Ashes of Light
Ashes of Light
Ashes of Light provides a broad spectrum of Levchev's work. This volume of new and selected poems testifies to the continuing vibrancy of the most critically acclaimed and popular poet in Bulgaria. Although a major voice protesting against oppression, he is also known for his poems about love and death and the mystery of existence. His is an orphic voice, tender and prophetic.
His sympathy with the working class is evident in such poems as "Lullaby" and "Gimmebreadye." He never lost his faith in socialist principles despite the crackdown on writers during the Cold War.

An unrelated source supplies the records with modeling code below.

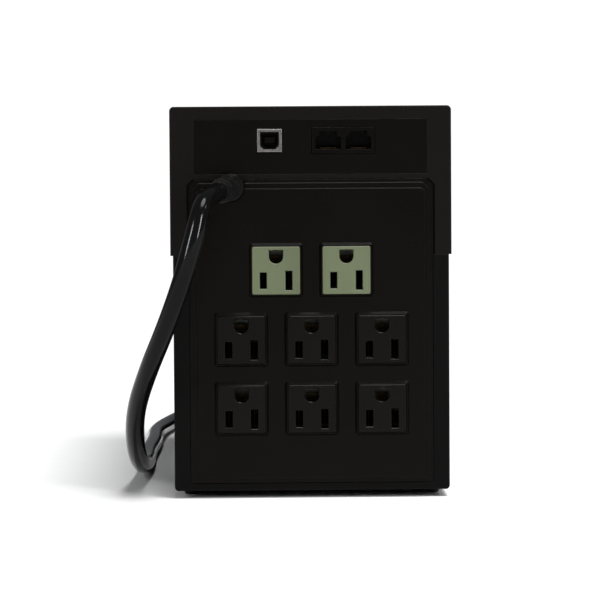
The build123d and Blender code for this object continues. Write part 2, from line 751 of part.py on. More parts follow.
with BuildPart() as cord_tie:
    tie_y = coil_y - coil_radius
    for grow, mode in ((gap + tie_thickness, Mode.ADD), (gap, Mode.SUBTRACT)):
        reach = tie_width / 2 if mode == Mode.ADD else tie_width
        block((coil_x - reach, coil_x + reach), (tie_y - coil_half - grow, tie_y + coil_half + grow),
              (coil_lift - grow, coil_top + grow), mode)
save(cord_tie.part, "cord_tie")

plug_guard = 24.0
plug_length = 34.0
plug_width = 25.0
plug_height = 23.0
plug_x = coil_x - outer_turn
plug_start = coil_y + lead_length          # where the cord enters the guard
plug_back = plug_start + plug_guard
plug_face = plug_back + plug_length
plug_z = plug_height / 2 + 0.1
with BuildPart() as plug_body:
    # grip, narrow where the cord comes in
    with BuildSketch(rear_plane(plug_back)):
        with Locations((-plug_x, plug_z)):
            RectangleRounded(16, 16, 6)
    with BuildSketch(rear_plane(plug_back + 9)):
        with Locations((-plug_x, plug_z)):
            RectangleRounded(plug_width, plug_height, 6)
    loft()
    with BuildSketch(rear_plane(plug_back + 9)):
        with Locations((-plug_x, plug_z)):
            RectangleRounded(plug_width, plug_height, 6)
    extrude(amount=plug_length - 9)
    # guard that rises from the cord to the middle of the plug
    guard_steps = 3
    for step in range(guard_steps + 1):
        share = step / guard_steps
        lift = (1 - math.cos(math.pi * share)) / 2
        with BuildSketch(rear_plane(plug_start + (plug_guard + 1) * share)):
            with Locations((-plug_x, turn_z + (plug_z - turn_z) * lift)):
                Circle(cord_d / 2 + 0.2 + 2.4 * share)
    loft()
save(plug_body.part, "plug_body")

with BuildPart() as plug_pins:
    for side, blade in ((-1, 6.35), (1, 7.9)):
        x = plug_x + side * blade_pitch / 2
        block((x - 0.75, x + 0.75), (plug_face, plug_face + 17.5),
              (plug_z - 4 - blade / 2, plug_z - 4 + blade / 2))
        with Locations((x, plug_face + 12.5, plug_z - 4)):
            Cylinder(1.6, 4, rotation=(0, 90, 0), mode=Mode.SUBTRACT)
    with BuildSketch(rear_plane(plug_face)):
        with Locations((-plug_x, plug_z - 4 + ground_to_blades)):
            Circle(2.38)
    extrude(amount=20.5)
    fillet(plug_pins.faces().sort_by(Axis.Y)[-1].edges(), 1.6)
save(plug_pins.part, "plug_pins")


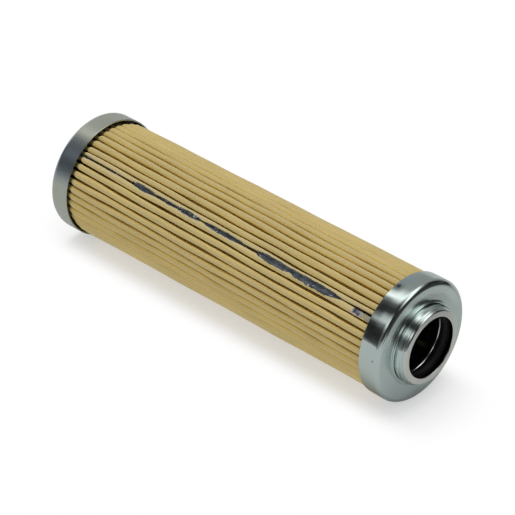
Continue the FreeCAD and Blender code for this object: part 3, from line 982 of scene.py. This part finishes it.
def studio_world():
    """White behind the element, even light on it, and a dark room with two lamps in what shines."""
    world = bpy.data.worlds.new("studio")
    world.use_nodes = True
    bpy.context.scene.world = world
    shader = Shader(world.node_tree)
    way = shader.node("ShaderNodeTexCoord", output="Generated")
    turn = shader.angle(shader.dot(way, GROUND), shader.dot(way, -ALONG)) / (2 * math.pi) + 0.5
    height = shader.axes(way)[2]
    # Below the second lamp the front room begins further back
    front = height + shader.between(turn, 0.36, 0.42) * 0.22
    next_rooms = ((EDGE_ROOM, height, EDGE_ROOM_FROM), (SIDE_ROOM, height, SIDE_ROOM_FROM),
                  (FRONT_ROOM, front, FRONT_ROOM_FROM))
    room = shader.ramp(turn, [(place, (level, level, level)) for place, level in BACK_ROOM])
    for levels, reach, begins in next_rooms:
        further = shader.ramp(turn, [(place, (level, level, level)) for place, level in levels])
        room = shader.mix(shader.between(reach, *begins), room, further)
    # Both lamps stop past the open end, the second one sooner, and only the front stays light there
    past = height + shader.between(turn, 0.26, 0.32) * 0.30 - shader.between(turn, 0.47, 0.50) * 0.50
    room = shader.mix(shader.between(past, *LAMPS_STOP), room, DARK_ROOM)
    lighting = shader.backdrop(WHITE, AMBIENT)
    lighting = shader.blend(shader.ray("Is Glossy Ray"), lighting, shader.backdrop(room, 1.0))
    lighting = shader.blend(shader.ray("Is Camera Ray"), lighting, shader.backdrop(WHITE, 1.0))
    shader.node("ShaderNodeOutputWorld", sockets={"Surface": lighting})


studio_world()


# Lamp

LAMP_POWER = 1.25
LAMP_SOFTNESS = 45.0

lamp_data = bpy.data.lights.new("overhead_lamp", "SUN")
lamp_data.energy = LAMP_POWER
lamp_data.angle = math.radians(LAMP_SOFTNESS)
lamp = new_object("overhead_lamp", lamp_data)
lamp.visible_glossy = False
lamp_way = GROUND - ALONG * 0.12 + Vector((0, 0, 0.10))
lamp.rotation_mode = "QUATERNION"
lamp.rotation_quaternion = lamp_way.to_track_quat("-Z", "Y")


# Camera

FRAME_PIXELS = 515
FOCAL_PIXELS = 2793.7
SENSOR = 36.0
CAMERA_PLACE = Vector((0.04069, -0.82659, 0.65358))
CAMERA_AIM = Vector((0.00071, 0.00003, 0.08456))

camera_data = bpy.data.cameras.new("camera")
camera_data.sensor_width = SENSOR
camera_data.lens = FOCAL_PIXELS / FRAME_PIXELS * SENSOR
camera = new_object("camera", camera_data)
back = (CAMERA_PLACE - CAMERA_AIM).normalized()
right = back.cross(GROUND).normalized()
up = back.cross(right)
camera.matrix_world = Matrix.Translation(CAMERA_PLACE) @ Matrix((right, up, back)).transposed().to_4x4()
bpy.context.scene.camera = camera
bpy.context.scene.view_settings.view_transform = "Standard"
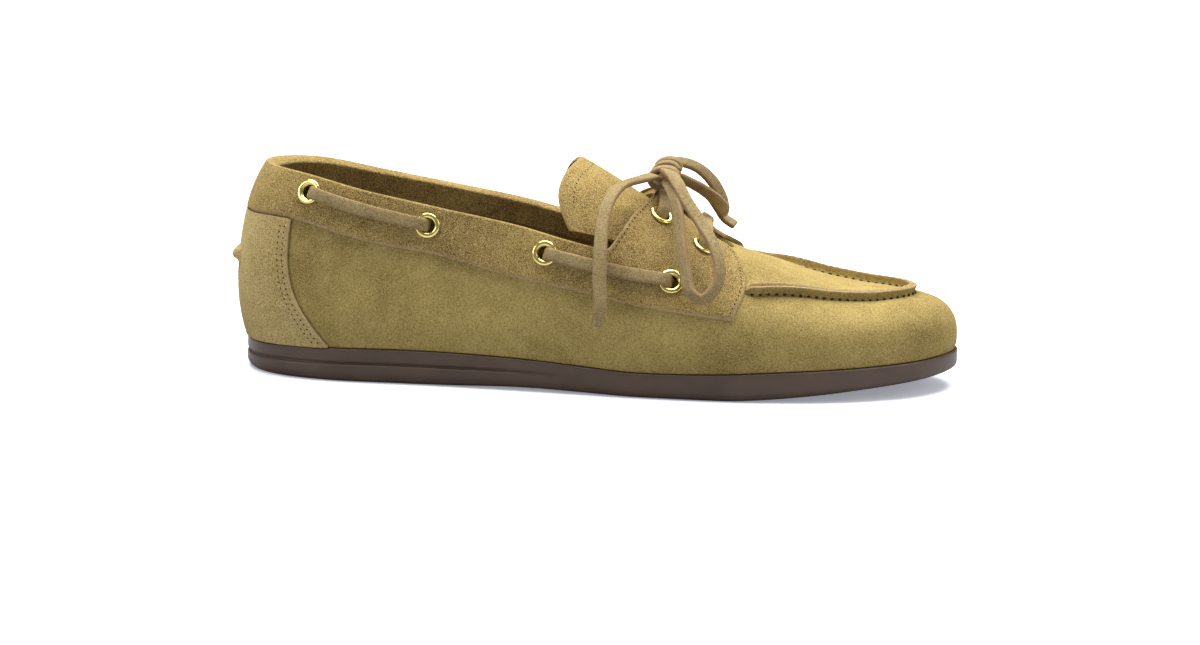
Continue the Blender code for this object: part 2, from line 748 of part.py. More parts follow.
def build_bars(finish, group):
    """Lace strands between the eyelets: out of one hole, over the band and into the next."""
    dip = CLEAR + 0.5 * BAND + CLEAR
    over = CLEAR + BAND + 4 * CLEAR + EYELET_HEIGHT + CLEAR + LACE
    rest = CLEAR + BAND + 2 * CLEAR + LACE
    rows = {row.name: row for row in EYELETS}
    steps = ((0.0, dip), (0.0, 0.55 * over), (0.055, 0.95 * over), (0.14, over),
             (0.28, 0.5 * (over + rest)), (0.5, rest + CLEAR), (0.72, 0.5 * (over + rest)),
             (0.86, over), (0.945, 0.95 * over), (1.0, 0.55 * over), (1.0, dip))
    for side, word in ((LATERAL, "lateral"), (MEDIAL, "medial")):
        for first, second in (("1", "2"), ("3", "4")):
            start, end = rows[first], rows[second]
            low = eyelet_spot(side, start)[0][2]
            high = eyelet_spot(side, end)[0][2]
            route = []
            for share, out in steps:
                cut = Slice(side * turn_of(start.along + (end.along - start.along) * share))
                arc = cut.first(cut.points[:, 2] - (low + (high - low) * share))
                route.append(cut.at(arc, out))
            tube(f"lace_{word}_{first}_{second}", route, LACE, finish, group, BAR_STEP)
    for name in ("top", "front"):
        route = []
        for side in (LATERAL, MEDIAL):
            cut = Slice(side * turn_of(rows[name].along))
            low = cut.low_edge()
            hole = low + (cut.top_edge(closing=False) - low) * rows[name].level
            half = [cut.at(hole, dip), cut.at(hole, 0.55 * over),
                    cut.at(hole + 0.6 * EYELET_HOLE, 0.95 * over),
                    cut.at(hole + EYELET_RIM, over),
                    cut.at(cut.full - SLOT_HALF, 0.5 * (over + rest))]
            if side == LATERAL:
                route = half + [cut.at(cut.full, SLOT_DIP)]
            else:
                route += half[::-1]
        tube(f"lace_throat_{name}", route, LACE, finish, group, BAR_STEP)


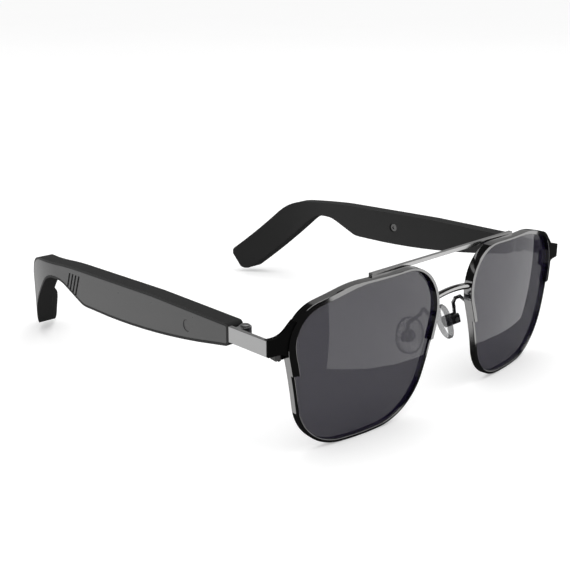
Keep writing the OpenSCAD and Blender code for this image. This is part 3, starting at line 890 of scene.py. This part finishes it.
# %% [markdown]
# ## Finishes on the nodes that stay
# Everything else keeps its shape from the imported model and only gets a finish.

# %% Node finishes
NODE_FINISH = {
    "brow_bar": bar_metal,
    "bridge": bar_metal,
    "pad_arm": dark_metal,
    "hinge_leaf": arm_metal,
    "battery": battery_foil,
    "main_board": board_lacquer,
    "speaker": speaker_plastic,
    "speaker_mesh": speaker_screen,
    "microphone": contact_metal,
    "touch_sensor": sensor_film,
    "charge_contact": contact_metal,
}
for node, piece in frame["nodes"].items():
    stem = node.removesuffix("_left").removesuffix("_right")
    if stem in NODE_FINISH:
        piece.data.materials.clear()
        piece.data.materials.append(NODE_FINISH[stem])

# %% [markdown]
# ## Studio
# A white sweep with a soft shadow, and a dark room for the polished metal to mirror. Glowing sheets
# stand in that room. The front one is what shows as the lighter field in both lenses. The side and back
# sheets draw the silver patches on the flanks of the rims, and the dim rear one greys their top edges.
# The front sheet reaches lower than the floor, so the floor is left out of mirror rays.


# %% Glowing sheets
SHEET_DISTANCE = 1.5
SHEET_HEIGHT = 0.025


def glow_sheet(name, azimuth, low_span, high_span, heights, radiance, lights=True):
    """An upright glowing sheet square to a direction, azimuth 0 straight ahead and right positive."""
    az = math.radians(azimuth)
    ahead = Vector((math.sin(az), -math.cos(az), 0))
    right = Vector((math.cos(az), math.sin(az), 0))
    middle = Vector((0, FRONT_Y, SHEET_HEIGHT)) + ahead * SHEET_DISTANCE
    low = [(across, heights[0]) for across in low_span]
    high = [(across, heights[1]) for across in reversed(high_span)]
    corners = [middle + right * across + Vector((0, 0, up)) for across, up in low + high]
    mesh = bpy.data.meshes.new(name)
    mesh.from_pydata(corners, [], [(0, 1, 2, 3)])
    white = (1.0, 1.0, 1.0, 1.0)
    shader = Shader(name, Emission_Color=white, Emission_Strength=radiance, Base_Color=grey(0.0))
    mesh.materials.append(shader.material)
    sheet = bpy.data.objects.new(name, mesh)
    bpy.context.scene.collection.objects.link(sheet)
    sheet.visible_diffuse = lights
    sheet.visible_camera = False
    sheet.visible_shadow = False
    sheet.visible_transmission = False


glow_sheet("front_panel", 42.0, (-0.60, 1.17), (-0.75, 1.17), (-0.77, 0.75), 1.05)
glow_sheet("side_panel", -148.0, (0.13, 1.4), (0.13, 1.4), (-1.85, 0.35), 0.85)
glow_sheet("back_panel", -148.0, (-1.6, 0.13), (-1.6, 0.13), (-1.3, 0.35), 0.85)
glow_sheet("rear_panel", 148.0, (-1.1, 0.9), (-1.1, 0.9), (0.1, 1.5), 0.3, lights=False)

# %% Floor
HALF_FLOOR = 40.0
floor_corners = [(-1, -1), (1, -1), (1, 1), (-1, 1)]
floor_mesh = bpy.data.meshes.new("floor")
floor_mesh.from_pydata([(x * HALF_FLOOR, y * HALF_FLOOR, 0) for x, y in floor_corners], [], [(0, 1, 2, 3)])
floor = bpy.data.objects.new("floor", floor_mesh)
bpy.context.scene.collection.objects.link(floor)
floor_shader = Shader("floor_paper", Roughness=0.9, Specular_IOR_Level=0.0, Emission_Strength=0.27)
paper = floor_shader.blend(floor_shader.noise(3.0), grey(0.9), grey(0.92))
floor_shader.feed(Base_Color=paper, Emission_Color=paper)
floor_mesh.materials.append(floor_shader.material)
floor.visible_glossy = False
floor.visible_shadow = False

# %% Light from above
top = bpy.data.lights.new("top_light", "AREA")
top.size = 1.0
top.energy = 5.0
top_holder = bpy.data.objects.new("top_light", top)
top_holder.location = (0.1, FRONT_Y - 0.1, 1.2)
bpy.context.scene.collection.objects.link(top_holder)

# %% [markdown]
# The world is three worlds in one. Diffuse rays find a pale room, the camera sees it a little brighter,
# as white, and mirror rays find it almost black.

# %% World
WORLD_DIFFUSE, WORLD_CAMERA, WORLD_MIRROR = 0.78, 1.03, 0.02
world = bpy.data.worlds.new("studio")
bpy.context.scene.world = world
world.use_nodes = True
nodes, links = world.node_tree.nodes, world.node_tree.links
background = nodes["Background"]
background.inputs["Color"].default_value = (1.0, 1.0, 1.0, 1.0)
path = nodes.new("ShaderNodeLightPath")
strength = WORLD_DIFFUSE
for ray, change in (("Camera", WORLD_CAMERA - WORLD_DIFFUSE), ("Glossy", WORLD_MIRROR - WORLD_DIFFUSE)):
    step = nodes.new("ShaderNodeMath")
    step.operation = "MULTIPLY_ADD"
    links.new(path.outputs[f"Is {ray} Ray"], step.inputs[0])
    step.inputs[1].default_value = change
    if isinstance(strength, float):
        step.inputs[2].default_value = strength
    else:
        links.new(strength, step.inputs[2])
    strength = step.outputs[0]
links.new(strength, background.inputs["Strength"])

# %% Camera
CAMERA_AZIMUTH, CAMERA_ELEVATION = math.radians(-44.06), math.radians(17.39)
scene = bpy.context.scene
camera = bpy.data.cameras.new("camera")
camera.lens = 60.45
camera.sensor_width = 36.0
camera.clip_start = 0.01
holder = bpy.data.objects.new("camera", camera)
flat = math.cos(CAMERA_ELEVATION)
towards_camera = Vector(
    (math.sin(CAMERA_AZIMUTH) * flat, -math.cos(CAMERA_AZIMUTH) * flat, math.sin(CAMERA_ELEVATION))
)
holder.location = Vector((-230.4 * MM, FRONT_Y - 163.5 * MM, 125.6 * MM))
holder.rotation_euler = (-towards_camera).to_track_quat("-Z", "Y").to_euler()
scene.collection.objects.link(holder)
scene.camera = holder
scene.view_settings.view_transform = "Standard"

His friend, Yevtushenko wrote him on his 70th birthday, "We didn't leave socialism; socialism left us."
One of the charming things about Levchev's poetry is his sly and often self-deprecating humor, even in his treatment of serious matters and grand themes. "Almost like Sisyphus / and quite like myself / I heave the stone a little," he begins in a poem on the swift passage of time and life's vanities. The poems in Ashes of Light are arranged in chronological order. Read straight through in this order, they tell the story of a man who has thought much, suffered much, and loved much and who has a deep sense of spirituality and an abiding love for the natural world.
It is fitting that the art work accompanying the poems is by Mark Gerard McKee, who, during his time in Bulgaria, sketched many of the kinds of people Lyubomir writes about with the same passion and intensity. Although not "illustrations" in any sense of the word, these drawings capture the inherent spirit of the poet.